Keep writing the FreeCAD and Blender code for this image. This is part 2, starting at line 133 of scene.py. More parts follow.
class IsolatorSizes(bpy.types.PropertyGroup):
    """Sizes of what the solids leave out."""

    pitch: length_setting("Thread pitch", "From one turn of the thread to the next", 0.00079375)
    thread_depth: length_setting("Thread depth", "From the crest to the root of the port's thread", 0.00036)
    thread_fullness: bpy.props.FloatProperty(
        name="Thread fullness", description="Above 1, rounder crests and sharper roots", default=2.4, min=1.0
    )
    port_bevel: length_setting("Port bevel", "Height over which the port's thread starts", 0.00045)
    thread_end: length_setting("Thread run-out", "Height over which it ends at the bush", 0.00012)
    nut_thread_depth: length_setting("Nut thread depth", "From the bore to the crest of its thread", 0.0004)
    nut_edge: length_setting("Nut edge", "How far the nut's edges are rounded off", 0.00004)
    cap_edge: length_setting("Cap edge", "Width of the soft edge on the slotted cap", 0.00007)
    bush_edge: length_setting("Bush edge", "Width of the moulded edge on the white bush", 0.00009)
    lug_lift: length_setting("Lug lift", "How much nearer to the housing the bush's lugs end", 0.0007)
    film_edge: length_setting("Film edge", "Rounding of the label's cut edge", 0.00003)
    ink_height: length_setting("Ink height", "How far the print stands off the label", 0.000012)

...

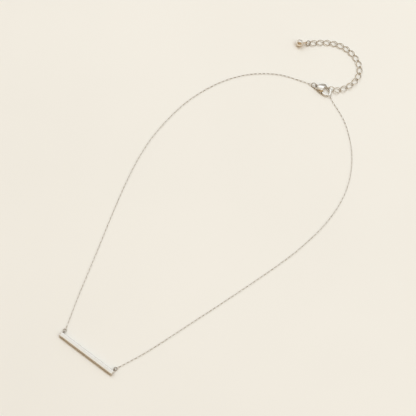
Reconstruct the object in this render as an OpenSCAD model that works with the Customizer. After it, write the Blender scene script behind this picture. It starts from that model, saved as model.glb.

### PROBLEM REQUIREMENTS
Only the lines from the one holding "Keep writing the" through the one holding "of what the" are wanted; retype them exactly.

### ANSWER TO THIS TASK
Keep writing the FreeCAD and Blender code for this image. This is part 2, starting at line 133 of scene.py. More parts follow.
class IsolatorSizes(bpy.types.PropertyGroup):
    """Sizes of what the solids leave out."""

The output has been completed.